According to the investment banking industry on Thursday, Stonepeak Infrastructure Partners of U.S., Singapore’s Keppel Infrastructure Trust, and Korea’s Ecobit. EMK’s current owner IMM Investment have been shortlisted out of ten preliminary bidders.

What is offered is EMK’s controlling stake held by IMM Investment and Korea Development Bank (KDB). EMK’s affiliate Shindaehan Refined Fuel is excluded from the deal as tangible results are expected from facility investment.

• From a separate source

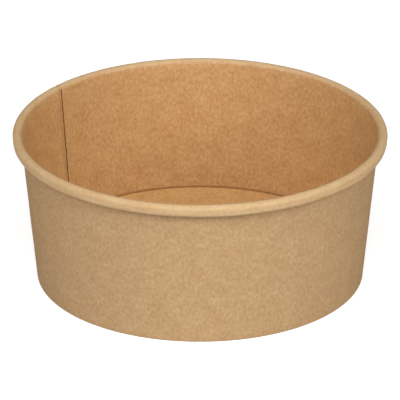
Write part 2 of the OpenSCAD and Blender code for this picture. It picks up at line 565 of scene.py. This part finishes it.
world = bpy.data.worlds.new("white_room")
bpy.context.scene.world = world
world.use_nodes = True
tree = world.node_tree
tree.nodes.clear()
soft = add(tree, "ShaderNodeBackground", Color=(1, 1, 1, 1), Strength=0.07)
white = add(tree, "ShaderNodeBackground", Color=(1, 1, 1, 1), Strength=1.0)
mixed = add(tree, "ShaderNodeMixShader", Fac=seen_or_reflected(tree), i1=soft.outputs[0], i2=white.outputs[0])
add(tree, "ShaderNodeOutputWorld", Surface=mixed.outputs[0])


NEUTRAL = (1, 1, 1)
COOL = (0.98, 1, 1.05)
WARM = (1, 0.97, 0.92)


def soft_light(name, place_at, size, power, tint):
    """A square lamp, in metres and watts, turned to the bowl."""
    bpy.ops.object.light_add(type="AREA", location=place_at)
    lamp = bpy.context.object
    lamp.name = name
    lamp.data.size = size
    lamp.data.energy = power
    lamp.data.color = tint
    lamp.rotation_euler = (Vector((0, 0, 0.03)) - lamp.location).to_track_quat("-Z", "Y").to_euler()


soft_light("high_light", (0, -0.9, 1.6), 0.8, 8.5, NEUTRAL)
soft_light("front_left_light", (-0.5, -1.4, 1.3), 0.7, 8.6, COOL)
soft_light("front_right_light", (0.5, -1.4, 1.3), 0.7, 5.9, COOL)
soft_light("left_light", (-1.3, -0.9, 0.9), 0.9, 9.2, WARM)
soft_light("right_light", (1.3, -0.9, 0.9), 0.9, 13.0, WARM)
soft_light("low_light", (0, -1.7, 0.25), 0.8, 7.4, NEUTRAL)

# The camera: a long lens, 24.5 degrees above the table, in front of the bowl and a little to its right.
CAMERA_UP = math.radians(24.5)
CAMERA_TURN = math.radians(0.75)
CAMERA_DISTANCE = 1.815
bpy.ops.object.camera_add()
camera = bpy.context.object
bpy.context.scene.camera = camera
aim = Vector((0, 0, BOWL_H / 2))
way_back = Vector((math.sin(CAMERA_TURN), -math.cos(CAMERA_TURN), 0)) * math.cos(CAMERA_UP)
way_back.z = math.sin(CAMERA_UP)
camera.location = aim + CAMERA_DISTANCE * way_back
camera.rotation_euler = (aim - camera.location).to_track_quat("-Z", "Y").to_euler()
camera.data.lens = 406
camera.data.clip_end = 20
bpy.context.scene.view_settings.view_transform = "Standard"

EMK, established in 2010, holds the largest industrial incineration capacity in Korea. It converts waste heat generated from incineration into renewable energy. JP Morgan Asset Management held the company and sold it to IMM in 2017.

Stonepeak Infrastructure Partners, headquartered in New York in the U.S., is an international alternative investment firm, specializing in infrastructure and real assets. It has shown interest in the Korean market. Before the EMK deal, it participated in the bidding for Koentec, an industrial waste disposal service provider, in 2020.

EMK’s price is estimated at 600~700 billion won when Shindaehan Refined Fuel is excluded from the deal. “Hopeful buyers are interested in the landfill site in Gyeongju with a 10-year landfill capacity,” said a source familiar with the deal.